Give only the number of lines where "from" occurs.
--- begin Supplied material ---
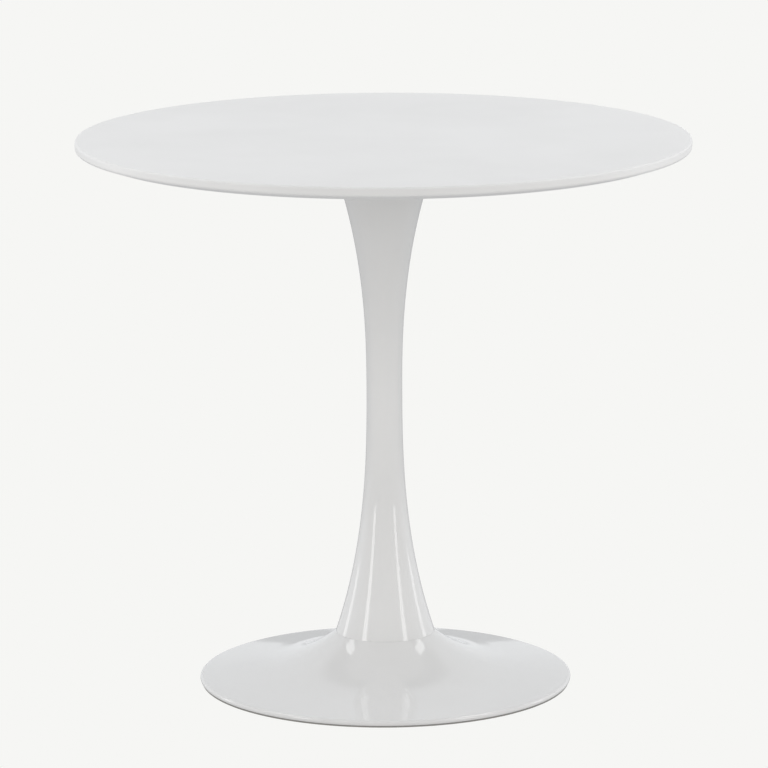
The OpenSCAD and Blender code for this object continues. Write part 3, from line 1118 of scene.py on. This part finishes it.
def hex_nut(name: str, flats: float, bore: float, low: float, high: float) -> Piece:
    """Builds a hexagon nut on the table's axis, its corners chamfered at both ends.

    Args:
        name: The piece's name.
        flats: Size across the flats.
        bore: Radius of the bore.
        low: Height of the lower face.
        high: Height of the upper face.

    Returns:
        The nut.
    """
    lead = 0.6 * MM
    loops = [
        Loop(bore, low + lead),
        Loop(bore + lead, low),
        *hexagon_end(flats, low, 1),
        *reversed(hexagon_end(flats, high, -1)),
        Loop(bore + lead, high),
        Loop(bore, high - lead),
    ]
    return Turning(name, loops, segments=72).build()


@dataclass
class Clamp:
    """The tie rod that draws the table together, with its lower nut and washers."""

    rod_radius: float = 6 * MM
    rod_pitch: float = 1.75 * MM
    rod_faces: int = 20
    nut_flats: float = 19 * MM
    nut_bore: float = 6.05 * MM
    washer_bore: float = 6.5 * MM
    washer_round: float = 0.6 * MM

    def build(self, frame: dict) -> None:
        """Builds the rod, the nut and the clamp washer, and dresses the spring washer."""
        low, high = heights("tie_rod")
        size = self.rod_radius, low, high, self.rod_pitch, self.rod_faces
        rod = threaded_bar("tie_rod_bar", *size, ZINC_PLATE)
        hand_over(rod, ZINC_PLATE, ["tie_rod"])
        low, high = heights("tie_rod_nut")
        nut = hex_nut("lower_nut", self.nut_flats, self.nut_bore, low, high)
        hand_over(nut, ZINC_PLATE, ["tie_rod_nut"])
        low, high = heights("clamp_washer")
        outer = outer_radius("clamp_washer")
        outline = washer_outline(self.washer_bore, outer, low, high, self.washer_round, steps=4)
        washer = Turning("clamp_washer_disc", outline).build()
        hand_over(washer, ZINC_PLATE, ["clamp_washer"])
        dress_node(frame, "spring_washer", ZINC_PLATE)


def glide_centre(number: int) -> Point:
    """Gives where a levelling glide stands."""
    low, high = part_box(f"glide_pad_{number}")
    return (low.x + high.x) / 2, (low.y + high.y) / 2


@dataclass
class Glides:
    """The four levelling glides: a nylon foot on a threaded stud, which screws through a weld nut."""

    stud_radius: float = 4 * MM
    pitch: float = 1.25 * MM
    hexagon_flats: float = 17 * MM
    hexagon_low: float = 3.1 * MM
    hexagon_high: float = 4.7 * MM
    nut_flats: float = 13 * MM
    nut_bore: float = 4.05 * MM
    pilot_radius: float = 5.85 * MM
    hexagon_drop: float = 0.5 * MM
    hexagon_bearing: float = 0.97
    thread_overlap: float = 0.8 * MM
    thread_faces: int = 36
    core_share: float = 0.8
    socket_floor: float = 1.5 * MM
    socket_play: float = 0.05 * MM
    segments: int = 72

    def build(self) -> None:
        """Builds the weld nuts, and each glide's foot and stud."""
        self.build_nuts()
        for number in GLIDE_NUMBERS:
            self.build_foot(number)
            self.build_stud(number)

    def build_nuts(self) -> None:
        """Builds the weld nuts, their round pilots filling the bottom plate's holes."""
        low, high = heights("glide_nuts")
        shoulder = heights("bottom_plate")[1]
        lead = 0.4 * MM
        cut = 0.2 * MM
        loops = [
            Loop(self.nut_bore, low + lead),
            Loop(self.nut_bore + lead, low),
            Loop(self.pilot_radius - cut, low),
            Loop(self.pilot_radius, low + cut),
            Loop(self.pilot_radius, shoulder),
            Loop(hexagon_corner(self.nut_flats), shoulder, self.nut_flats),
            *reversed(hexagon_end(self.nut_flats, high, -1)),
            Loop(self.nut_bore + lead, high),
            Loop(self.nut_bore, high - lead),
        ]
        across, deep = glide_centre(1)
        start = math.atan2(deep, across)
        circle = math.hypot(across, deep)
        zinc_ring("weld_nuts", loops, len(GLIDE_NUMBERS), circle, "glide_nuts", start, self.segments)

    def build_foot(self, number: int) -> None:
        """Builds one nylon foot: a low dish with a moulded ring round its socket."""
        node = f"glide_pad_{number}"
        low, high = heights(node)
        radius = (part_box(node)[1].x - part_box(node)[0].x) / 2
        bore = self.stud_radius + self.socket_play
        cut = 0.8 * MM
        groove = high - 0.4 * MM
        soft = 0.3 * MM
        crisp = 0.2 * MM
        corners = [
            (radius * 0.6, low, 0),
            (radius - cut, low, 0.4 * MM),
            (radius, low + cut, 0.6 * MM),
            (radius, high, 0.5 * MM),
            (radius * 0.62, high, soft),
            (radius * 0.58, groove, crisp),
            (radius * 0.46, groove, crisp),
            (radius * 0.42, high, soft),
            (bore, high, crisp),
            (bore, self.socket_floor, 0),
        ]
        loops = [Loop(0.0, low), *rounded(corners, steps=3), Loop(0.0, self.socket_floor)]
        foot = Turning(f"glide_foot_{number}_nylon", loops, glide_centre(number), self.segments).build()
        hand_over(foot, MOULDED_NYLON, [node], f"glide_foot_{number}")

    def build_stud(self, number: int) -> None:
        """Builds one stud: a chamfered hexagon on a plain end, and the thread above it."""
        node = f"glide_stud_{number}"
        low, high = heights(node)
        radius = self.stud_radius
        cut = 0.4 * MM
        cone = self.hexagon_bearing, self.hexagon_drop
        loops = [
            Loop(0.0, low),
            Loop(radius - cut, low),
            Loop(radius, low + cut),
            Loop(radius, self.hexagon_low),
            *hexagon_end(self.hexagon_flats, self.hexagon_low, 1, *cone),
            *reversed(hexagon_end(self.hexagon_flats, self.hexagon_high, -1, *cone)),
            Loop(radius * self.core_share, self.hexagon_high),
            Loop(0.0, self.hexagon_high),
        ]
        hexagon = Turning("glide_hexagon", loops, segments=self.segments).build()
        size = radius, self.hexagon_high - self.thread_overlap, high, self.pitch, self.thread_faces
        thread = threaded_bar("glide_thread", *size, ZINC_PLATE)
        stud = joined(f"glide_stud_{number}_steel", [hexagon, thread])
        angle = math.atan2(*reversed(glide_centre(number)))
        stud.data.transform(Matrix.Rotation(angle, 4, "Z"))
        moved(stud, glide_centre(number))
        hand_over(stud, ZINC_PLATE, [node], f"glide_screw_{number}")


# -----------------------------------------------------------------------------
# Studio
# -----------------------------------------------------------------------------


@dataclass(frozen=True)
class Softbox:
    """A flat, even light that faces the table's middle.

    Azimuth 0 is over the camera, and positive is to its right.
    """

    name: str
    azimuth: float
    elevation: float
    width: float
    length: float
    radiance: float
    colour: str = "#ffffff"
    distance: float = 3.0
    aim: float = 0.35

    def build(self) -> None:
        """Hangs the light, unseen by the camera."""
        turn = math.radians(self.azimuth)
        rise = math.radians(self.elevation)
        level = math.cos(rise)
        away = Vector((math.sin(turn) * level, -math.cos(turn) * level, math.sin(rise)))
        lamp = bpy.data.lights.new(self.name, "AREA")
        lamp.shape = "RECTANGLE"
        lamp.size = self.width
        lamp.size_y = self.length
        lamp.color = linear(self.colour)[:3]
        lamp.energy = self.radiance * math.pi * self.width * self.length
        holder = bpy.data.objects.new(self.name, lamp)
        place = away * self.distance + Vector((0.0, 0.0, self.aim))
        facing = away.to_track_quat("Z", "Y").to_matrix().to_4x4()
        holder.matrix_world = Matrix.Translation(place) @ facing
        holder.visible_camera = False
        bpy.context.scene.collection.objects.link(holder)


@dataclass(frozen=True)
class Cove:
    """How bright one half of the surroundings is, from straight down to overhead, with its tint."""

    nadir: float
    ground: float
    floor: float
    skirting: float
    horizon: float
    wall: float
    lift: float
    crown: float
    tint: str = "#ffffff"

    def levels(self) -> tuple[tuple[float, float], ...]:
        """Pairs each elevation in degrees with the brightness there."""
        return (
            (-65.0, self.nadir),
            (-37.0, self.ground),
            (-10.0, self.floor),
            (-5.0, self.skirting),
            (1.2, self.horizon),
            (6.0, self.wall),
            (40.0, self.lift),
            (47.0, self.crown),
        )

    def shade(self, upward: Term) -> Term:
        """Adds the nodes that give this half its brightness.

        Args:
            upward: The upward part of a ray's direction, from -1 to 1.

        Returns:
            The brightness.
        """
        total: float | Term = self.nadir
        for (low, dim), (high, bright) in zip(self.levels(), self.levels()[1:]):
            ends = math.sin(math.radians(low)), math.sin(math.radians(high))
            total = total + upward.ramp(*ends, 0.0, bright - dim)
        return total


@dataclass
class Studio:
    """A pale cove with no visible horizon, tall strip lights round the table, and the camera."""

    backdrop: str = "#f6f6f4"
    near: Cove = Cove(
        nadir=0.46,
        ground=0.42,
        floor=1.12,
        skirting=0.66,
        horizon=0.58,
        wall=0.66,
        lift=1.15,
        crown=0.03,
        tint="#fffefc",
    )
    far: Cove = Cove(
        nadir=0.80,
        ground=0.57,
        floor=0.42,
        skirting=0.92,
        horizon=0.92,
        wall=0.95,
        lift=0.85,
        crown=0.25,
        tint="#fbfdff",
    )
    gap: float = 0.06
    gap_level: float = 0.57
    gap_height: float = 0.062
    gap_foot: float = -0.012
    gap_side_blur: float = 0.01
    gap_top_blur: float = 0.008
    join: float = 0.2
    camera_place: tuple[float, float, float] = (0.0, -6.3922, 1.7187)
    camera_tilt: float = math.radians(78.336)
    camera_roll: float = math.radians(-0.21)
    lens: float = 233.55
    sensor: float = 36.0
    shift: float = -0.0005
    boxes: Sequence[Softbox] = field(
        default_factory=lambda: (
            Softbox("front_left_strip", -51, 8.5, 0.55, 1.41, 3.7),
            Softbox("front_right_strip", 48.5, 8.5, 0.55, 1.41, 3.4),
            Softbox("rear_left_strip", -110.5, 4.0, 0.55, 0.94, 2.0),
            Softbox("rear_right_strip", 104, 8.5, 0.55, 1.41, 2.0),
            Softbox("high_left_box", -122, 50, 0.37, 0.73, 2.8),
            Softbox("high_right_box", 122, 50, 0.37, 0.73, 2.8),
            Softbox("left_key", -90, 55, 1.0, 1.05, 5.0),
            Softbox("right_key", 90, 55, 1.0, 1.05, 5.4),
            Softbox("overhead_box", 0, 88, 1.2, 1.05, 0.4),
        )
    )

    def build(self) -> None:
        """Builds the surroundings, the floor, the lights and the camera."""
        bpy.context.scene.view_settings.view_transform = "Standard"
        self.build_surroundings()
        self.build_floor()
        for box in self.boxes:
            box.build()
        self.build_camera()

    def build_surroundings(self) -> None:
        """Lights the table from a pale cove above and a darker floor below.

        Straight behind the table a low, narrow gap is darker. The camera sees the plain backdrop.
        """
        world = bpy.data.worlds.new("studio")
        bpy.context.scene.world = world
        world.use_nodes = True
        tree = world.node_tree
        tree.nodes.clear()
        direction = add_node(tree, "ShaderNodeTexCoord").outputs["Generated"]
        parts = add_node(tree, "ShaderNodeSeparateXYZ", (direction,)).outputs
        sideways, backward, upward = map(Term, parts)
        smooth = "SMOOTHSTEP"
        behind = backward.ramp(-self.join, self.join, curve=smooth)
        side_ends = self.gap - self.gap_side_blur, self.gap + self.gap_side_blur
        beside = abs(sideways).ramp(*side_ends, 1.0 - self.gap_level, 0.0, smooth)
        top_ends = self.gap_height - self.gap_top_blur, self.gap_height + self.gap_top_blur
        dark = upward.ramp(*top_ends, beside, 0.0, smooth) * (upward > self.gap_foot)
        levels = self.near.shade(upward), self.far.shade(upward) * (1.0 - dark)
        halves = [
            add_node(tree, "ShaderNodeBackground", (linear(half.tint), level)).outputs[0]
            for half, level in zip((self.near, self.far), levels)
        ]
        cove = add_node(tree, "ShaderNodeMixShader", (behind, *halves)).outputs[0]
        seen = add_node(tree, "ShaderNodeBackground", {"Color": linear(self.backdrop)}).outputs[0]
        to_camera = add_node(tree, "ShaderNodeLightPath").outputs["Is Camera Ray"]
        mixed = add_node(tree, "ShaderNodeMixShader", (to_camera, cove, seen)).outputs[0]
        add_node(tree, "ShaderNodeOutputWorld", (mixed,))

    def build_floor(self) -> None:
        """Lays the floor: as pale as the backdrop, and clear from below so that the feet can be seen."""
        shape = bmesh.new()
        bmesh.ops.create_grid(shape, x_segments=1, y_segments=1, size=20)
        mesh = bpy.data.meshes.new("floor")
        shape.to_mesh(mesh)
        shape.free()
        floor = bpy.data.objects.new("floor", mesh)
        bpy.context.scene.collection.objects.link(floor)
        paint = bpy.data.materials.new("pale_floor")
        paint.use_nodes = True
        tree = paint.node_tree
        tree.nodes.clear()
        pale = add_node(tree, "ShaderNodeEmission", (linear(self.backdrop), 1.0)).outputs[0]
        clear = add_node(tree, "ShaderNodeBsdfTransparent").outputs[0]
        below = add_node(tree, "ShaderNodeNewGeometry").outputs["Backfacing"]
        mixed = add_node(tree, "ShaderNodeMixShader", (below, pale, clear)).outputs[0]
        add_node(tree, "ShaderNodeOutputMaterial", (mixed,))
        mesh.materials.append(paint)
        for ray in ("diffuse", "glossy", "transmission", "shadow", "volume_scatter"):
            setattr(floor, f"visible_{ray}", False)

    def build_camera(self) -> None:
        """Sets up the long lens, far in front of the table, above it and looking slightly down."""
        lens = bpy.data.cameras.new("camera")
        lens.sensor_width = self.sensor
        lens.lens = self.lens
        lens.shift_x = self.shift
        camera = bpy.data.objects.new("camera", lens)
        tilt = Matrix.Rotation(self.camera_tilt, 4, "X")
        roll = Matrix.Rotation(self.camera_roll, 4, "Z")
        camera.matrix_world = Matrix.Translation(self.camera_place) @ tilt @ roll
        bpy.context.scene.collection.objects.link(camera)
        bpy.context.scene.camera = camera


def main() -> None:
    """Loads the frame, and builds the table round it."""
    logging.basicConfig(level=logging.INFO, format="%(name)s: %(message)s")
    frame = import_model()
    Studio().build()
    Tabletop().build()
    TopFixing().build(frame)
    Column().build(frame)
    Base().build(frame)
    Underside().build(frame)
    Clamp().build(frame)
    Glides().build()


if __name__ == "__main__":
    main()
--- end Supplied material ---
Response to this exercise: 5